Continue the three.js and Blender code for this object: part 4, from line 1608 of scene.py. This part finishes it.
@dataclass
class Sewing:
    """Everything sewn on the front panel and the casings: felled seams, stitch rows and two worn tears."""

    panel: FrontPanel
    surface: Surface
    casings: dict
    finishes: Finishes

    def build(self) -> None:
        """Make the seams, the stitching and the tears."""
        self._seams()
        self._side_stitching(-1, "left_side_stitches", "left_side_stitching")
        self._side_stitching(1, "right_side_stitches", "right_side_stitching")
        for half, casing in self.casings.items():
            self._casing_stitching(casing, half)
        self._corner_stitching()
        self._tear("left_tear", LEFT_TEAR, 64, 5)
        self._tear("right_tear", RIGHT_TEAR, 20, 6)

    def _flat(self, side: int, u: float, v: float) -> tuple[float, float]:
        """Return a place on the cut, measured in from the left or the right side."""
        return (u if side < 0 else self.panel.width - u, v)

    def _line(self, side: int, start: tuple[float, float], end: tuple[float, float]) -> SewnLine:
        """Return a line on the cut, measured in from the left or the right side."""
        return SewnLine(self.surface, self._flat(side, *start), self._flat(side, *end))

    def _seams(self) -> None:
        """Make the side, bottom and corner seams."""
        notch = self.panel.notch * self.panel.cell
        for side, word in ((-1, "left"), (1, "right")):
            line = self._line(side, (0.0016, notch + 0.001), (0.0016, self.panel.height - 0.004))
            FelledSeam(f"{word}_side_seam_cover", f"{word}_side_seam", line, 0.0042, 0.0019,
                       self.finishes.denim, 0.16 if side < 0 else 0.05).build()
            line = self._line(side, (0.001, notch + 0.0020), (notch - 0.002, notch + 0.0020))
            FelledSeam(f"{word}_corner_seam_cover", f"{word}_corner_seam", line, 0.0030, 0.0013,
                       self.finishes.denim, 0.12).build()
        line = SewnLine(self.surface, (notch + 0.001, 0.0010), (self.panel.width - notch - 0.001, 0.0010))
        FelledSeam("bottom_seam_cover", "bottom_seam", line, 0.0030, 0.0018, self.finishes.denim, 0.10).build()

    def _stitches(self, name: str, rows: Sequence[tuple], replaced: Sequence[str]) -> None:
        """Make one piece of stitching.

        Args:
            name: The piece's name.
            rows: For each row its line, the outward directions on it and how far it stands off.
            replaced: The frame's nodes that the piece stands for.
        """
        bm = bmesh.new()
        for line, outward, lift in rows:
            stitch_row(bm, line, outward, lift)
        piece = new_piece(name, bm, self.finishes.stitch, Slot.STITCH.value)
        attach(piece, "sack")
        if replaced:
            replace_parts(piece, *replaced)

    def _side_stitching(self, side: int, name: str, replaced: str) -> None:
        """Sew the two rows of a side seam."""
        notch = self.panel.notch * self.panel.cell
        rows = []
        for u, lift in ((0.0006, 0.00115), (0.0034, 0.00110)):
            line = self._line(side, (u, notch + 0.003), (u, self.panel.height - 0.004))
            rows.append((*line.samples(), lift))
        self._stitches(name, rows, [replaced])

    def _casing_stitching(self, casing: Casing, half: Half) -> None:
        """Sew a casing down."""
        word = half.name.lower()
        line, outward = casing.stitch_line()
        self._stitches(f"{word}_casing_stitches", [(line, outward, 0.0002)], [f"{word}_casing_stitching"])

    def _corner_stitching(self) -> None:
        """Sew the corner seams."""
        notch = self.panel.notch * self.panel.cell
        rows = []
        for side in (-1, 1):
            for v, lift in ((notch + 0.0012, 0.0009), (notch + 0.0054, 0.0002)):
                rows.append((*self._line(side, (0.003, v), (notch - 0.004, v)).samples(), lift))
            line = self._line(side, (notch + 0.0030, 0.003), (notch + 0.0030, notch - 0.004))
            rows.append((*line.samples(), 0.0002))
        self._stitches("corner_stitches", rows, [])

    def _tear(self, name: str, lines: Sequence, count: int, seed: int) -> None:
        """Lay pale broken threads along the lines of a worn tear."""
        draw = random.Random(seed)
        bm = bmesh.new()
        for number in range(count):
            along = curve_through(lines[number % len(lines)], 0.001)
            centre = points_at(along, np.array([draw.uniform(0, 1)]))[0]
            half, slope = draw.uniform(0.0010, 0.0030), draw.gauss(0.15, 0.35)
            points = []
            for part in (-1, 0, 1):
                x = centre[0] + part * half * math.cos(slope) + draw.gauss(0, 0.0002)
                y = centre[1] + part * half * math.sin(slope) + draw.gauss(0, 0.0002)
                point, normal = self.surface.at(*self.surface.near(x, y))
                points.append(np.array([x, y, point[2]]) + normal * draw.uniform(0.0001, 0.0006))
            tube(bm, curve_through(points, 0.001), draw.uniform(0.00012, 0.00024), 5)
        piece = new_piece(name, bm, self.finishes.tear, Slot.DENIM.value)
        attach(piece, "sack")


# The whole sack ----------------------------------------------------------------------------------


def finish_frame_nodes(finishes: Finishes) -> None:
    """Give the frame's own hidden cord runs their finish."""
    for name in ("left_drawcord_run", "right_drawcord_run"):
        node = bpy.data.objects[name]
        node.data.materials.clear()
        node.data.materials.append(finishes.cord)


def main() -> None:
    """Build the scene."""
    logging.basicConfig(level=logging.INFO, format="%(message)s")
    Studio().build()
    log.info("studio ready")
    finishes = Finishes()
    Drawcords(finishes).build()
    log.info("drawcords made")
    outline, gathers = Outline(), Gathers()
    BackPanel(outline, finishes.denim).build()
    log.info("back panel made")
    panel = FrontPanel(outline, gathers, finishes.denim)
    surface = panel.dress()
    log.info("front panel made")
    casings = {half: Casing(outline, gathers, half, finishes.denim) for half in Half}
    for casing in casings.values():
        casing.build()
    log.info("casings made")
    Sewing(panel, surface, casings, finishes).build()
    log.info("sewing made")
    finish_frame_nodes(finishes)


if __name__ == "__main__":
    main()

+++

**Goal of the exercise**
Only the number is required: the count of lines containing the word "piece".

**Response**
8